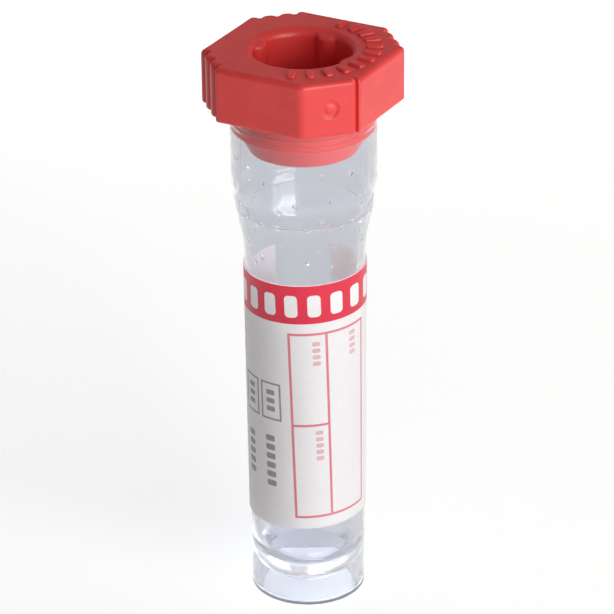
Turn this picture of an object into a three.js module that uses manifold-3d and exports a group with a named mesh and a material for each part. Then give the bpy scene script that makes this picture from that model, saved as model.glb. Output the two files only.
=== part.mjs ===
// Small capillary blood collection tube: a clear skirted tube, a red plug cap and a wrapped label.
// Units are millimetres and +Z is up. The origin is on the tube's axis, in the plane of its foot.

import * as THREE from 'three';
import { mergeVertices } from 'three/addons/utils/BufferGeometryUtils.js';
import Module from 'manifold-3d';

const wasm = await Module();
wasm.setup();

// Tube, outside
const bodyFootRadius = 4.38;
const bodyTopRadius = 4.57;
const bodyHeight = 28.3;          // foot to the start of the neck
const neckHeight = 5.65;          // start of the neck to the foot of the collar
const neckEase = 1.7;             // height over which the neck leaves the line of the body
const shoulderDrop = 1.5;         // foot of the collar down to the shoulder, where the slope eases
const shoulderInset = 0.285;      // collar radius less shoulder radius
const shoulderEase = 1.05;        // height below the shoulder over which the slope eases
const shoulderSlope = 0.18;       // radius gained for each millimetre of height there
const collarRadius = 5.49;
const collarHeight = 7.91;        // foot of the collar to the rim
const collarStep = 0.14;          // radius gained at the foot of the collar
const collarStepHeight = 0.95;
const rimRounding = 0.2;
const footBead = 0.05;            // how far the bead round the foot stands proud
const footBeadHeight = 0.3;

// Tube, inside
const collarWall = 0.7;
const bodyWall = 0.6;
const skirtWall = 0.8;
const bottomThickness = 0.8;      // wall of the round bottom
const domeClearance = 0.6;        // table to the lowest point of the round bottom
const ledgeDrop = 1.6;            // foot of the collar down to the ledge inside the neck
const ledgeFunnel = 1.9;          // height of the funnel from the collar's bore to the ledge
const ledgeWidth = 0.12;
const ledgeInset = 0.44;          // radius of the ledge's inner edge less that of the body's bore
const neckLead = 0.6;             // start of the neck up to where the bore widens

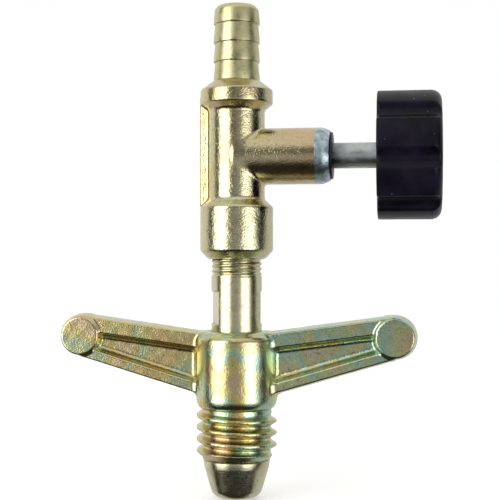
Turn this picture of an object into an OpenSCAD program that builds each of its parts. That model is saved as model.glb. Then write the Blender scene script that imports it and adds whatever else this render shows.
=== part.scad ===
// Cylinder-top needle valve for fuel gas.
// A cast tee body carries a hose barb above, a needle spindle with a knob at its side, and
// below it a nipple whose bullet nose is pressed into the cylinder valve by a loose wing nut.
// Z runs up the main axis from the tip of the nose, X runs out along the spindle to the knob.
// Millimetres.

/* [Hose barb] */
// Diameter over the teeth
barb_d = 9.1; // [7:0.1:13]
// Bore of the barb
barb_bore_d = 5; // [3:0.1:6]
// Number of teeth
barb_teeth = 4; // [2:1:6]
// Length of one tooth
tooth_pitch = 3.75; // [2.5:0.05:6]
// Radial height of one tooth
tooth_step = 0.3; // [0.1:0.05:0.5]
// Length of the spigot that is pressed into the body
barb_spigot_l = 4.6; // [3:0.1:6]
// Radial wall of the spigot
barb_spigot_wall = 1.1; // [0.8:0.1:2]

/* [Body] */
// Diameter of the upright tube
tube_d = 11.1; // [10.5:0.1:16]
// Height of the plain tube between the two collars
tube_h = 17.5; // [15:0.5:40]
// Diameter of the collar under the hose barb
top_collar_d = 14.3; // [13:0.1:20]
// Height of the collar under the hose barb
top_collar_h = 5.7; // [5:0.1:8]
// Diameter of the collar that holds the nipple
lower_collar_d = 14.4; // [13.5:0.1:20]
// Height of the collar that holds the nipple
lower_collar_h = 11.9; // [11:0.1:18]
// Thickness of the cast rib behind the tube
rib_t = 2.8; // [1.5:0.1:6]
// Height of the spindle axis above the lower collar
spindle_above_collar = 8.4; // [7:0.1:30]

/* [Spindle boss] */
// Outer diameter of the side boss
boss_d = 11.1; // [10.8:0.1:16]
// Distance from the main axis to the end of the boss
boss_reach = 18.6; // [18:0.1:30]
// Diameter of the gland bore
gland_bore_d = 8.8; // [8:0.1:9]
// Depth of the gland bore behind the rolled lip
gland_bore_l = 8.9; // [8:0.1:12]
// Axial length of the rolled lip at the mouth
lip_l = 0.7; // [0.4:0.1:1.2]
// Radial reach of the rolled lip over the gland bush
lip_in = 0.25; // [0.1:0.05:0.6]
// Length of the gland bush behind the rolled lip
gland_bush_l = 2.4; // [1.5:0.1:2.6]
// How far the gland bush stands out of the boss
gland_proud = 0.4; // [0:0.1:1]

/* [Spindle] */
// Diameter of the stem
stem_d = 5; // [4:0.1:5.6]
// Free stem between the boss and the knob with the valve shut
stem_free_l = 9.1; // [5:0.1:16]
// Thread diameter of the spindle
spindle_thread_d = 6; // [5.4:0.1:6.6]
// Thread pitch of the spindle
spindle_pitch = 1; // [0.5:0.1:1.5]
// Turns from shut to fully open
open_turns = 3; // [1:0.5:3]
// Diameter of the hole that the needle shuts
seat_hole_d = 1.6; // [1:0.1:2]
// Outer diameter of the brass seat bush
seat_bush_d = 5.2; // [4.6:0.1:5.4]
// Length of the brass seat bush
seat_bush_l = 2; // [1.5:0.1:2.4]
// Cross-section diameter of the spindle's O-ring
oring_d = 1.7; // [1.2:0.05:1.8]

/* [Knob] */
// Diameter of the knob
knob_d = 25.1; // [20:0.1:50]
// Length of the knob
knob_l = 12.2; // [10.5:0.1:25]
// Number of grip flutes
flutes = 8; // [5:1:12]
// Depth of a grip flute
flute_depth = 1.1; // [0.5:0.1:2]
// Radius that cuts a grip flute
flute_r = 2.2; // [1.5:0.1:4]
// Radius of the front edge
knob_edge_r = 2.2; // [1:0.1:3]
// Wall of the hollow back
knob_wall = 2.4; // [1.8:0.1:4]
// Diameter of the knob's inner hub
knob_hub_d = 9.6; // [8.5:0.1:14]
// Diameter of the knob's screw shank
screw_d = 3; // [2:0.1:3]

/* [Nipple] */
// Diameter of the shank and of its thread
nipple_d = 10; // [8.5:0.1:12]
// Length of the shank between the nose and the thread
shank_l = 35.75; // [30:0.25:60]
// Length of thread that shows below the collar
thread_shown_l = 3.3; // [1:0.1:6]
// Length of thread inside the collar
thread_held_l = 7.8; // [5:0.1:8.5]
// Thread pitch of the nipple
nipple_pitch = 1; // [0.75:0.25:1.5]
// Thread depth of the nipple
nipple_thread_depth = 0.65; // [0.3:0.05:0.7]
// Gas bore of the nipple
inlet_bore_d = 4; // [2:0.1:5]
// Width across the two wrench flats
across_flats = 8.5; // [8:0.1:11]
// Height of the wrench flats
flats_h = 6.3; // [4:0.1:10]
// Turn of the wrench flats about the main axis
flats_turn = 22; // [0:1:90]
// Largest diameter of the bullet nose
nose_d = 13.1; // [12:0.1:15]
// Length of the bullet nose
nose_l = 7.55; // [6:0.05:10]
// Straight band at the top of the nose
nose_band_l = 0.9; // [0.3:0.1:2]
// Half angle of the nose cone
nose_half_angle = 16; // [10:1:25]
// Radius at the tip of the nose
nose_tip_r = 2.4; // [1.2:0.1:3]

/* [Wing nut] */
// Diameter of the hub
hub_d = 16; // [15:0.1:22]
// Height of the hub
hub_h = 15.3; // [12:0.1:25]
// Outer diameter of the male thread
nut_thread_d = 15.88; // [15.2:0.01:20]
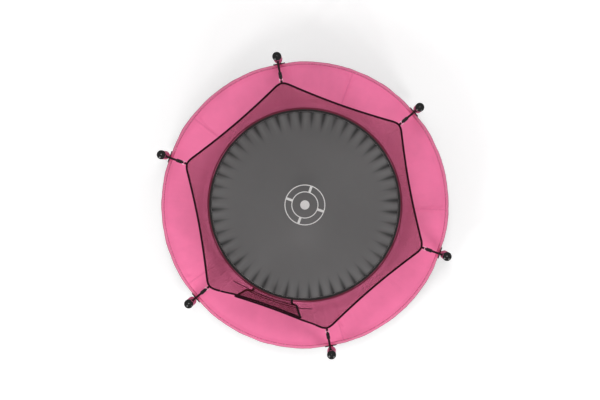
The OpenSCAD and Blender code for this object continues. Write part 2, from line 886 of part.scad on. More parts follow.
= = = = =
* REQUIREMENTS: Read the entries and show each line that mentions "model".

* RESPONSE FOR THIS EXERCISE:
Turn this picture of an object into a three.js module that uses manifold-3d and exports a group with a named mesh and a material for each part. Then give the bpy scene script that makes this picture from that model, saved as model.glb. Output the two files only.
Turn this picture of an object into an OpenSCAD program that builds each of its parts. That model is saved as model.glb. Then write the Blender scene script that imports it and adds whatever else this render shows.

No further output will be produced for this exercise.